## start

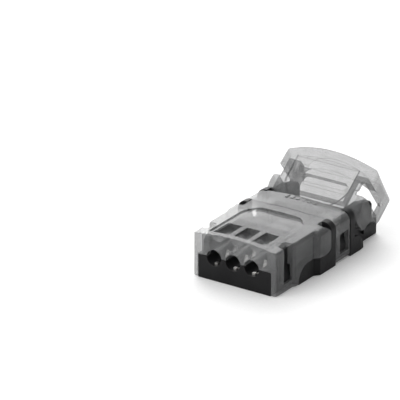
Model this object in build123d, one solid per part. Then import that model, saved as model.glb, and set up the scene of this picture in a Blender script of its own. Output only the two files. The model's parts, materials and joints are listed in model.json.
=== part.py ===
from build123d import *
from dataclasses import dataclass
import math
import os

# Solderless connector that joins a 10 mm LED strip to three round wires.
# A black moulded base carries three piercing blades, a clear fixed cover in the
# middle and one clear lever lid over each end. Sizes are in millimetres.
# +Z is up, +X is across, and Y runs from the wire end to the strip end. Everything
# is drawn with Y measured from the wire end and moved to the origin at the end.

# Driving sizes
overall_width = 15.5
base_length = 26.3
wire_pitch = overall_width / 5.05
strip_opening = 37.5

# Ribs of the base that stand up on both sides of the middle bay
rib_thickness = 1.1
rib_hook = 1.6
rib_shoulder_z = 6.65
rib_corner_radius = 1.3
half_width = overall_width / 2
rib_inner_x = half_width - rib_hook
block_top = 3.2
block_half = half_width - 1.0

# Hinges: stubs on the base turn in blind holes in the lid walls
hinge_to_rib = 1.25
stub_radius = 0.6
running_clearance = 0.05
stub_length = 0.62
lid_travel = 60.0

# Gaps and wall sizes shared by the lids and the cover
gap = 0.1
side_gap = 0.07
lid_underside_z = 5.95
side_wall = 0.98
end_wall = 0.95
tongue_half = rib_inner_x - gap
lid_flare_corner = 1.1
grip_corner = 0.5
grip_step = 0.5
tongue_radius = 2.53
cover_crown_z = 6.9
lid_foot_z = 0.1
shelf_z = 2.45

# Reach of cutting bodies past a face, and of joined bodies into each other
sky = 20.0
lid_start = -2.0
root = 0.5
past = 1.0

# Side walls of the base that carry the hinges: they rise in two slopes from the end
wall_front = 1.3
wall_front_drop = 0.95
wall_bend = 0.5
wall_bend_drop = 0.3
wall_slope_end = 3.4
wall_step = 0.9

# Lower rear corners of the lid walls
heel_length = 0.5
heel_chamfer = 0.4

# Latch noses on the base and the windows that drop over them
window_start = 1.94
window_depth = 0.35
relief_to_rib = 0.6
window_end = 4.07
sill_top = 1.2
nose_reach = 0.4
nose_top = 3.3
nose_land = 0.8
nose_end_gap = 0.15
cover_nose_reach = 0.5

# Wires and blades
wire_radius = wire_pitch * 0.39
wire_axis_z = 3.4
wire_row_shift = -0.25
wire_stop = 8.6
wire_stop_thickness = 0.8
wire_stop_top = 4.9
blade_thickness = 0.45
blade_bottom = 1.2
blade_top = 2.05
blade_tail_bottom = 1.7
blade_start = 0.5
blade_tail_length = 0.45
blade_tip_top = 2.5
blade_step = 1.3
blade_end_margin = 1.6
tooth_rise = 1.3
tooth_length = 1.0
wire_teeth = (3.0, 4.9)
strip_teeth_from_end = (3.6, 1.9)
slot_clearance = 0.03

# Dishes, pockets and grooves of the lids, and the block under the cover
wire_dish_z = 6.5
wire_dish_start = 1.0
wire_dish_end = 11.6
wire_dish_corner = 2.5
dish_narrowing = 1.8
pad_to_wall = 0.2
wire_arch_end = 1.6
pocket_end = 5.3
pocket_radius = wire_pitch * 0.37
strip_dish_z = 6.45
strip_dish_start = 0.5
strip_dish_end = 6.9
strip_dish_half = half_width * 0.66
strip_pad_half = half_width * 0.594
strip_mouth_half = half_width * 0.684
strip_mouth_rise = 2.9
groove_place = 2.9
groove_length = 7.4
groove_width = 1.3
groove_depth = 0.9
cover_block_half = half_width * 0.49
cover_block_length = 2.2
cover_foot_z = 0.3
cover_corner = 1.2
window_offset = 0.4
cover_window_top = 4.2
window_length = 2.2
bar_width = 0.4
bar_length = 0.9
bar_height = 0.07
bar_count = 6
bar_pitch = 0.95
bars_from_bay_end = 1.7


@dataclass
class LeverEnd:
    """Sizes of one end of the connector. Distances run inward from that end's face."""
    body_half: float
    front_height: float
    to_rib: float
    hinge_z: float
    wall_top: float
    bow: float
    lean: float
    front_corner: float
    edge_corner: float
    end_crown: float
    rear_crown: float
    end_shoulder: float
    rear_shoulder: float
    post_half: float
    grip_half: float
    flare_start: float
    flare_end: float
    cut_start: float
    cut_radius: float
    pad_end: float
    pad_z: float
    heel_radius: float

    @property
    def hinge(self):
        return self.to_rib - hinge_to_rib


wire_end = LeverEnd(
    body_half=half_width - 1.82,
    front_height=wire_axis_z,
    to_rib=12.57,
    hinge_z=5.2,
    wall_top=5.85,
    bow=0.0,
    lean=0.0,
    front_corner=0.5,
    edge_corner=0.4,
    end_crown=7.0,
    rear_crown=6.95,
    end_shoulder=6.5,
    rear_shoulder=6.5,
    post_half=half_width - 0.92,
    grip_half=half_width - 0.65,
    flare_start=9.0,
    flare_end=9.75,
    cut_start=5.3,
    cut_radius=2.4,
    pad_end=8.3,
    pad_z=3.9,
    heel_radius=1.0,
)
strip_end = LeverEnd(
    body_half=half_width - 1.28,
    front_height=2.4,
    to_rib=7.7,
    hinge_z=5.4,
    wall_top=6.15,
    bow=0.4,
    lean=0.1,
    front_corner=0.9,
    edge_corner=0.8,
    end_crown=7.35,
    rear_crown=7.1,
    end_shoulder=6.1,
    rear_shoulder=6.4,
    post_half=half_width,
    grip_half=half_width - 0.1,
    flare_start=5.2,
    flare_end=6.0,
    cut_start=5.3,
    cut_radius=2.3,
    pad_end=5.4,
    pad_z=4.4,
    heel_radius=0.0,
)

wire_positions = [wire_row_shift + wire_pitch * step for step in (-1, 0, 1)]
bay_start = wire_end.to_rib
bay_end = base_length - strip_end.to_rib
middle_of_bay = (bay_start + bay_end) / 2


def box(x0, x1, y0, y1, z0, z1):
    """Block between opposite corners."""
    middle = Pos((x0 + x1) / 2, (y0 + y1) / 2, (z0 + z1) / 2)
    return middle * Box(x1 - x0, y1 - y0, z1 - z0)


def along_x(face, x0, x1):
    """Side outline, drawn as (Y, Z), made solid from x0 to x1."""
    return extrude(Plane.YZ.offset(x0) * face, x1 - x0)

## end

### WHAT IS BEING ASKED
Output the whole listing above again, word for word.

### TASK RESPONSE
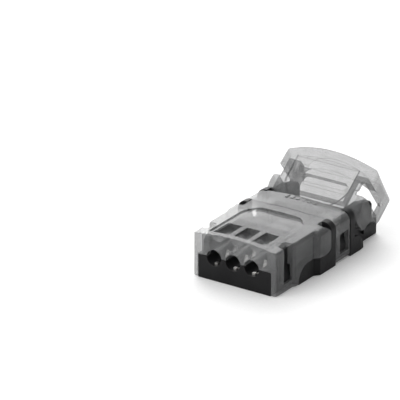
Model this object in build123d, one solid per part. Then import that model, saved as model.glb, and set up the scene of this picture in a Blender script of its own. Output only the two files. The model's parts, materials and joints are listed in model.json.
=== part.py ===
from build123d import *
from dataclasses import dataclass
import math
import os

# Solderless connector that joins a 10 mm LED strip to three round wires.
# A black moulded base carries three piercing blades, a clear fixed cover in the
# middle and one clear lever lid over each end. Sizes are in millimetres.
# +Z is up, +X is across, and Y runs from the wire end to the strip end. Everything
# is drawn with Y measured from the wire end and moved to the origin at the end.

# Driving sizes
overall_width = 15.5
base_length = 26.3
wire_pitch = overall_width / 5.05
strip_opening = 37.5

# Ribs of the base that stand up on both sides of the middle bay
rib_thickness = 1.1
rib_hook = 1.6
rib_shoulder_z = 6.65
rib_corner_radius = 1.3
half_width = overall_width / 2
rib_inner_x = half_width - rib_hook
block_top = 3.2
block_half = half_width - 1.0

# Hinges: stubs on the base turn in blind holes in the lid walls
hinge_to_rib = 1.25
stub_radius = 0.6
running_clearance = 0.05
stub_length = 0.62
lid_travel = 60.0

# Gaps and wall sizes shared by the lids and the cover
gap = 0.1
side_gap = 0.07
lid_underside_z = 5.95
side_wall = 0.98
end_wall = 0.95
tongue_half = rib_inner_x - gap
lid_flare_corner = 1.1
grip_corner = 0.5
grip_step = 0.5
tongue_radius = 2.53
cover_crown_z = 6.9
lid_foot_z = 0.1
shelf_z = 2.45

# Reach of cutting bodies past a face, and of joined bodies into each other
sky = 20.0
lid_start = -2.0
root = 0.5
past = 1.0

# Side walls of the base that carry the hinges: they rise in two slopes from the end
wall_front = 1.3
wall_front_drop = 0.95
wall_bend = 0.5
wall_bend_drop = 0.3
wall_slope_end = 3.4
wall_step = 0.9

# Lower rear corners of the lid walls
heel_length = 0.5
heel_chamfer = 0.4

# Latch noses on the base and the windows that drop over them
window_start = 1.94
window_depth = 0.35
relief_to_rib = 0.6
window_end = 4.07
sill_top = 1.2
nose_reach = 0.4
nose_top = 3.3
nose_land = 0.8
nose_end_gap = 0.15
cover_nose_reach = 0.5

# Wires and blades
wire_radius = wire_pitch * 0.39
wire_axis_z = 3.4
wire_row_shift = -0.25
wire_stop = 8.6
wire_stop_thickness = 0.8
wire_stop_top = 4.9
blade_thickness = 0.45
blade_bottom = 1.2
blade_top = 2.05
blade_tail_bottom = 1.7
blade_start = 0.5
blade_tail_length = 0.45
blade_tip_top = 2.5
blade_step = 1.3
blade_end_margin = 1.6
tooth_rise = 1.3
tooth_length = 1.0
wire_teeth = (3.0, 4.9)
strip_teeth_from_end = (3.6, 1.9)
slot_clearance = 0.03

# Dishes, pockets and grooves of the lids, and the block under the cover
wire_dish_z = 6.5
wire_dish_start = 1.0
wire_dish_end = 11.6
wire_dish_corner = 2.5
dish_narrowing = 1.8
pad_to_wall = 0.2
wire_arch_end = 1.6
pocket_end = 5.3
pocket_radius = wire_pitch * 0.37
strip_dish_z = 6.45
strip_dish_start = 0.5
strip_dish_end = 6.9
strip_dish_half = half_width * 0.66
strip_pad_half = half_width * 0.594
strip_mouth_half = half_width * 0.684
strip_mouth_rise = 2.9
groove_place = 2.9
groove_length = 7.4
groove_width = 1.3
groove_depth = 0.9
cover_block_half = half_width * 0.49
cover_block_length = 2.2
cover_foot_z = 0.3
cover_corner = 1.2
window_offset = 0.4
cover_window_top = 4.2
window_length = 2.2
bar_width = 0.4
bar_length = 0.9
bar_height = 0.07
bar_count = 6
bar_pitch = 0.95
bars_from_bay_end = 1.7


@dataclass
class LeverEnd:
    """Sizes of one end of the connector. Distances run inward from that end's face."""
    body_half: float
    front_height: float
    to_rib: float
    hinge_z: float
    wall_top: float
    bow: float
    lean: float
    front_corner: float
    edge_corner: float
    end_crown: float
    rear_crown: float
    end_shoulder: float
    rear_shoulder: float
    post_half: float
    grip_half: float
    flare_start: float
    flare_end: float
    cut_start: float
    cut_radius: float
    pad_end: float
    pad_z: float
    heel_radius: float

    @property
    def hinge(self):
        return self.to_rib - hinge_to_rib


wire_end = LeverEnd(
    body_half=half_width - 1.82,
    front_height=wire_axis_z,
    to_rib=12.57,
    hinge_z=5.2,
    wall_top=5.85,
    bow=0.0,
    lean=0.0,
    front_corner=0.5,
    edge_corner=0.4,
    end_crown=7.0,
    rear_crown=6.95,
    end_shoulder=6.5,
    rear_shoulder=6.5,
    post_half=half_width - 0.92,
    grip_half=half_width - 0.65,
    flare_start=9.0,
    flare_end=9.75,
    cut_start=5.3,
    cut_radius=2.4,
    pad_end=8.3,
    pad_z=3.9,
    heel_radius=1.0,
)
strip_end = LeverEnd(
    body_half=half_width - 1.28,
    front_height=2.4,
    to_rib=7.7,
    hinge_z=5.4,
    wall_top=6.15,
    bow=0.4,
    lean=0.1,
    front_corner=0.9,
    edge_corner=0.8,
    end_crown=7.35,
    rear_crown=7.1,
    end_shoulder=6.1,
    rear_shoulder=6.4,
    post_half=half_width,
    grip_half=half_width - 0.1,
    flare_start=5.2,
    flare_end=6.0,
    cut_start=5.3,
    cut_radius=2.3,
    pad_end=5.4,
    pad_z=4.4,
    heel_radius=0.0,
)

wire_positions = [wire_row_shift + wire_pitch * step for step in (-1, 0, 1)]
bay_start = wire_end.to_rib
bay_end = base_length - strip_end.to_rib
middle_of_bay = (bay_start + bay_end) / 2


def box(x0, x1, y0, y1, z0, z1):
    """Block between opposite corners."""
    middle = Pos((x0 + x1) / 2, (y0 + y1) / 2, (z0 + z1) / 2)
    return middle * Box(x1 - x0, y1 - y0, z1 - z0)


def along_x(face, x0, x1):
    """Side outline, drawn as (Y, Z), made solid from x0 to x1."""
    return extrude(Plane.YZ.offset(x0) * face, x1 - x0)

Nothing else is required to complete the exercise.